▶ Written task
Count every line that has the word "points" in it; give no more than the number.

— start Input material —

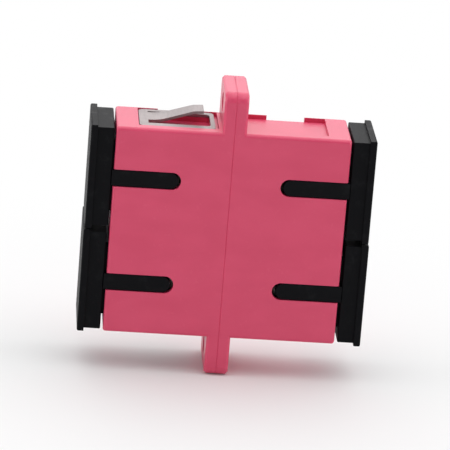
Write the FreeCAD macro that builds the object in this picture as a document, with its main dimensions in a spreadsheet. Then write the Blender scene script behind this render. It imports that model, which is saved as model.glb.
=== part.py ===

— end Input material —
— start Input material —

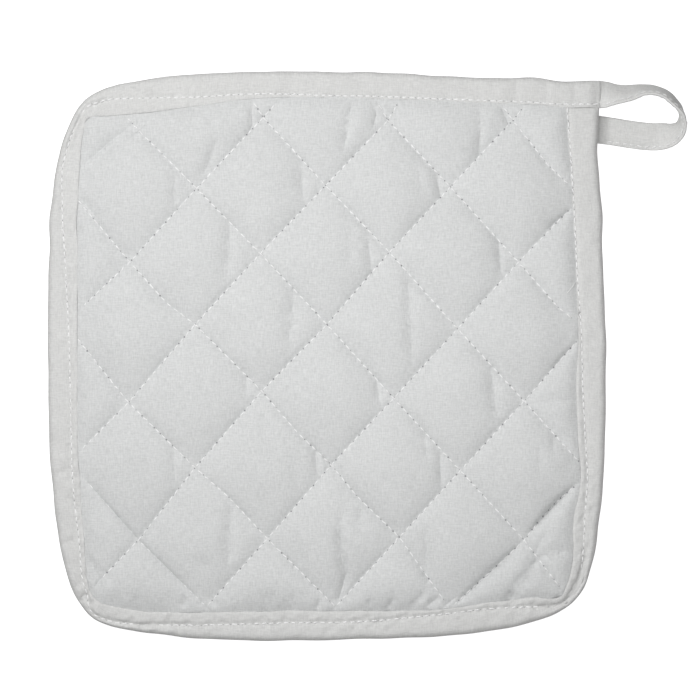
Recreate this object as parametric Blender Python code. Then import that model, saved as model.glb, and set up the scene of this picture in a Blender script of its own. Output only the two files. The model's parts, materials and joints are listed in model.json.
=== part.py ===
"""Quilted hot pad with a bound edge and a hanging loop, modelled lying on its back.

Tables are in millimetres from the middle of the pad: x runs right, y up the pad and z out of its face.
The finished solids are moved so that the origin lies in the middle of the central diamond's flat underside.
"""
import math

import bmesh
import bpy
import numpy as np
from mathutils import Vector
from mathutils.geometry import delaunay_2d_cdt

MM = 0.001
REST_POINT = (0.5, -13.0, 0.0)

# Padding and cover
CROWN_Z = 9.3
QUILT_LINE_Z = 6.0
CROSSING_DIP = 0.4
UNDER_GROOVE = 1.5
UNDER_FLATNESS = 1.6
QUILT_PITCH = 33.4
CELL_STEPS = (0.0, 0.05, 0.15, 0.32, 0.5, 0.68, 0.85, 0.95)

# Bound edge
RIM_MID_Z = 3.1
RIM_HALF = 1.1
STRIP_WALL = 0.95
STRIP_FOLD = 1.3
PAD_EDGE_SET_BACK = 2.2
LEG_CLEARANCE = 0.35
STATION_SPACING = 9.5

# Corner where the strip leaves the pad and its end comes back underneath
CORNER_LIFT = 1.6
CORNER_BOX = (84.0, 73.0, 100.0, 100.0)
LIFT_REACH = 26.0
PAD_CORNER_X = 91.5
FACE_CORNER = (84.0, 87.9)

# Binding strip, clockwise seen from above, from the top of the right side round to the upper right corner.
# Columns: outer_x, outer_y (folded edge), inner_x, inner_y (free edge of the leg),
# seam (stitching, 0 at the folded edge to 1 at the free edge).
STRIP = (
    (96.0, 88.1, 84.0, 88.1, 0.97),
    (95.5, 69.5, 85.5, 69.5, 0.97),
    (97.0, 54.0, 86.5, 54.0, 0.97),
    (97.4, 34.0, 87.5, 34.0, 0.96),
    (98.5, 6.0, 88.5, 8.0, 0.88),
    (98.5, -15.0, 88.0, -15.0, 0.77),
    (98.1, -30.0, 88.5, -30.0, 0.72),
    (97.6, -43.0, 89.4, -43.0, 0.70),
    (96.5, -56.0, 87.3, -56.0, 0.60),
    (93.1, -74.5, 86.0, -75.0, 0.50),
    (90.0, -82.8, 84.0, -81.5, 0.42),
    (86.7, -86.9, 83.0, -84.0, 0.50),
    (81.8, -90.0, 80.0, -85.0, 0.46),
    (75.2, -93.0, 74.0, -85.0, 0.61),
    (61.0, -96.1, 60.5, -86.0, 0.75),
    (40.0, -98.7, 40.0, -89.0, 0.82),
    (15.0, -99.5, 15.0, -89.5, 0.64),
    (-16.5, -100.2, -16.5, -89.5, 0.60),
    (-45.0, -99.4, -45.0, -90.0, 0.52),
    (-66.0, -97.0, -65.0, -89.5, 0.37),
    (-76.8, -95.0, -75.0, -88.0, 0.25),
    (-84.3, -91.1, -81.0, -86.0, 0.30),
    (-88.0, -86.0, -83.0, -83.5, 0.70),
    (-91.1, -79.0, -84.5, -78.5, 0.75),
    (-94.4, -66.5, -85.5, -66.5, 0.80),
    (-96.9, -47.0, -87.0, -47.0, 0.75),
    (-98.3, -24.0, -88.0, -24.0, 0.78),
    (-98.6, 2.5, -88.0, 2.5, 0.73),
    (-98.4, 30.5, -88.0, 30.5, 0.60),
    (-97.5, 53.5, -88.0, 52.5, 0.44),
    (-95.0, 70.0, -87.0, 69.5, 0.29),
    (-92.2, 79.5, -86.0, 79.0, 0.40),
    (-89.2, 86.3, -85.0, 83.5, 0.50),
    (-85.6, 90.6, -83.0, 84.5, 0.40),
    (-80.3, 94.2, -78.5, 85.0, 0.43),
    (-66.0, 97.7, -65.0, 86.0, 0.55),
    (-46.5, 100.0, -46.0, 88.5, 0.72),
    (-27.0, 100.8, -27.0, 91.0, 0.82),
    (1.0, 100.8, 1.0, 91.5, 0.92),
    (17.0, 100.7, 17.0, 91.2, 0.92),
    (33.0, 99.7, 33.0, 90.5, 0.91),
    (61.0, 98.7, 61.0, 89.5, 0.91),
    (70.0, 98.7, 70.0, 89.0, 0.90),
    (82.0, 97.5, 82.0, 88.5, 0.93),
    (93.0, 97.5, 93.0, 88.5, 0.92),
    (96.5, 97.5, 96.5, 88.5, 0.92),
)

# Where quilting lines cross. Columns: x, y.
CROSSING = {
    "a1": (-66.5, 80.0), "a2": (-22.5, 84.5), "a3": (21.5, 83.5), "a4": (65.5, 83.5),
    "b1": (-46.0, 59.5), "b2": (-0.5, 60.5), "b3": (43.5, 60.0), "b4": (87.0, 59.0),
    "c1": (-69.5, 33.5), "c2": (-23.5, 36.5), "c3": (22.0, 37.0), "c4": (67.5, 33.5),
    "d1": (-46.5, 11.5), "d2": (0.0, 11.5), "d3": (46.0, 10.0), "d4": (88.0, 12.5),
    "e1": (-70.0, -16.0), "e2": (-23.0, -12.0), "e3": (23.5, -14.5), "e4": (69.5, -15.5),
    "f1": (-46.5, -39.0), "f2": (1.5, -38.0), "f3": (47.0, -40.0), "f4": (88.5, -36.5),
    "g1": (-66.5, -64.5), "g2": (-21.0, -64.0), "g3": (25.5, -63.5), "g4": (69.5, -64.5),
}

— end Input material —
— start Input material —

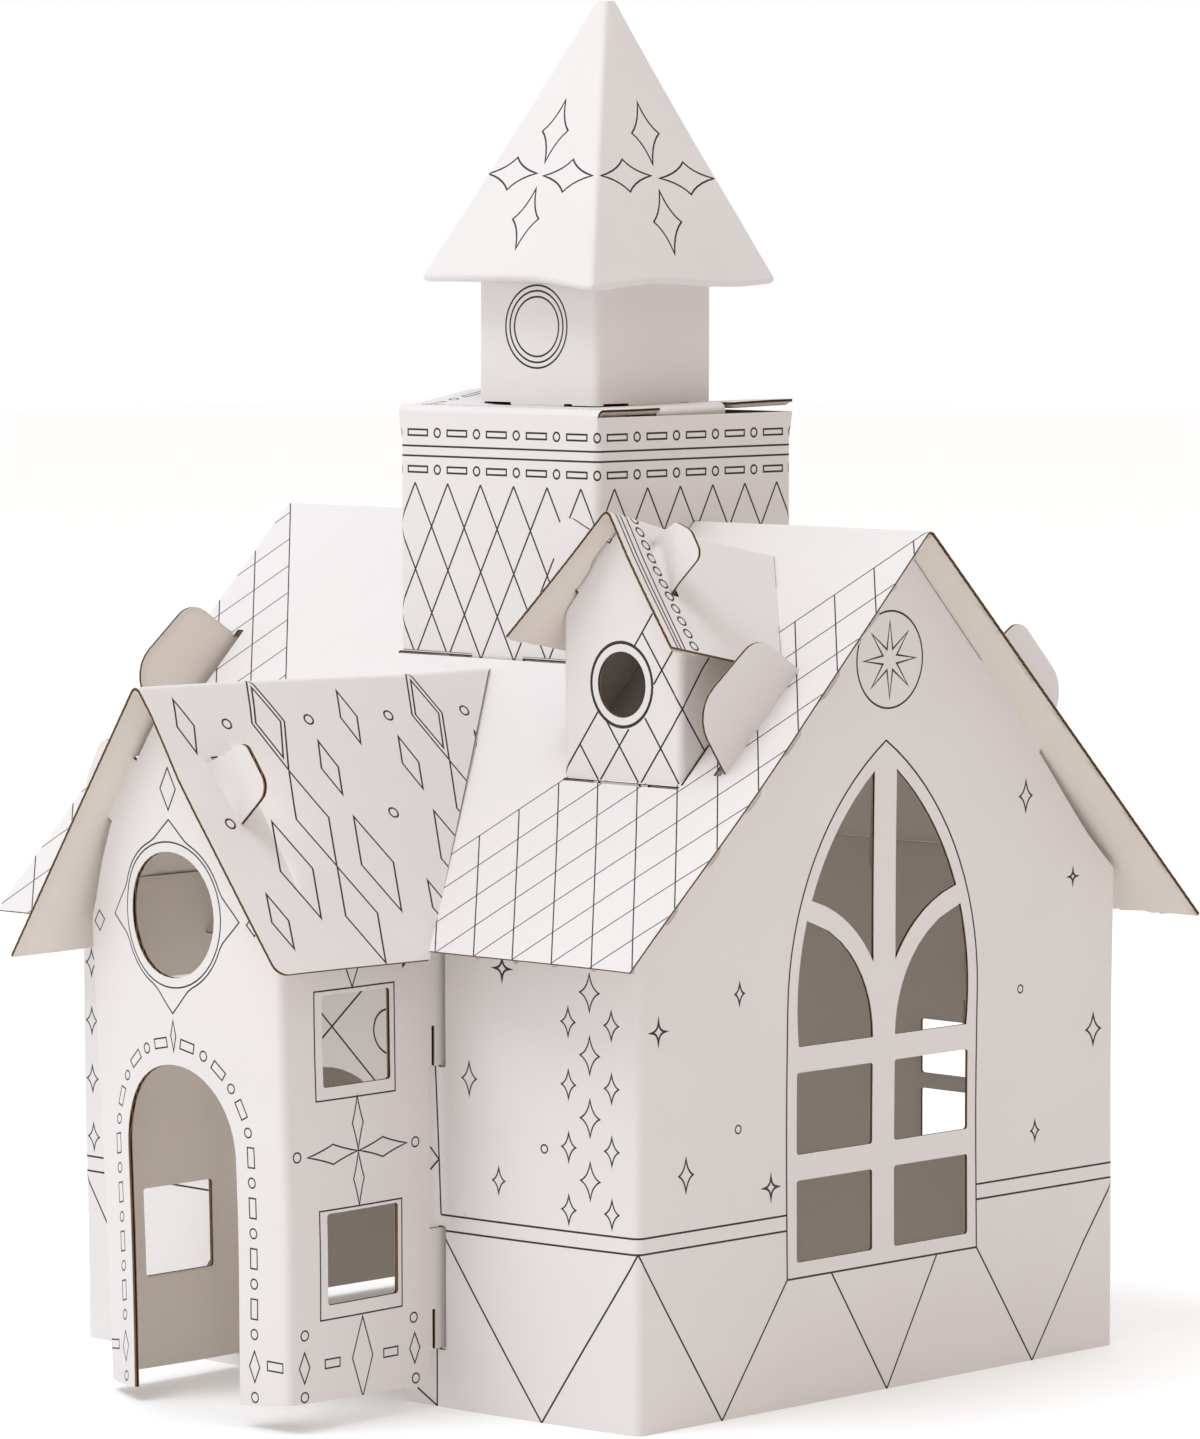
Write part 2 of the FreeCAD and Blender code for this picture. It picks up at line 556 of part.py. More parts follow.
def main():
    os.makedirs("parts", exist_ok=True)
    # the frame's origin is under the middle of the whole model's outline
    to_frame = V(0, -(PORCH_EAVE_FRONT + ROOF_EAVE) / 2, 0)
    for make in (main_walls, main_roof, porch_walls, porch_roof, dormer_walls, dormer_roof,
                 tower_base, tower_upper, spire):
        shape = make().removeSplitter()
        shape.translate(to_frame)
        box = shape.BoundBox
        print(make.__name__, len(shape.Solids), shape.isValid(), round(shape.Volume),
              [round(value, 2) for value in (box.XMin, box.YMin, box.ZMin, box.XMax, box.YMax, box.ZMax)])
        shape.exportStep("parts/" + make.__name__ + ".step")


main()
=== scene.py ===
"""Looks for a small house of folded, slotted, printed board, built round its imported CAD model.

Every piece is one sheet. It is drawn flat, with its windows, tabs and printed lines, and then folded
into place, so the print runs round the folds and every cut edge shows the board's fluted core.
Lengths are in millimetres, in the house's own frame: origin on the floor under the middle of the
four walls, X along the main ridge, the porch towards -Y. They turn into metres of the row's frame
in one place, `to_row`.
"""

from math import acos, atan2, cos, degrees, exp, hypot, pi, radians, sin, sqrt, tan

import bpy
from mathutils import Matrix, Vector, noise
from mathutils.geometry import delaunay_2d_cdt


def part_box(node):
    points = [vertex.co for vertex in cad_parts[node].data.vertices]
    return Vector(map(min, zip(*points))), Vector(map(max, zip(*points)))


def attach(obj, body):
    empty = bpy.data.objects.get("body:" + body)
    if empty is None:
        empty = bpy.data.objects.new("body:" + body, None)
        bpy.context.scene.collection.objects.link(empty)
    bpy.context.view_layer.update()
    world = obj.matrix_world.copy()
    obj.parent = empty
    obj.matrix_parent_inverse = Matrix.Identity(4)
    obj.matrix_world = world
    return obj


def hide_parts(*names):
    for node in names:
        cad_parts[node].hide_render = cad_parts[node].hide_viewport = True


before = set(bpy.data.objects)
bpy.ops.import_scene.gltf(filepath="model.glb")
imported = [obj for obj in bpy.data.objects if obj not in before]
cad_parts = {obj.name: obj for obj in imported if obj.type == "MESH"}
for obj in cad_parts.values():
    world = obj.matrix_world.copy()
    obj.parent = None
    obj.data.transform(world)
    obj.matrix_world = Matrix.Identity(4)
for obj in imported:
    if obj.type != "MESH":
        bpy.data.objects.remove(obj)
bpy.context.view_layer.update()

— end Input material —

▶ Result of the task
2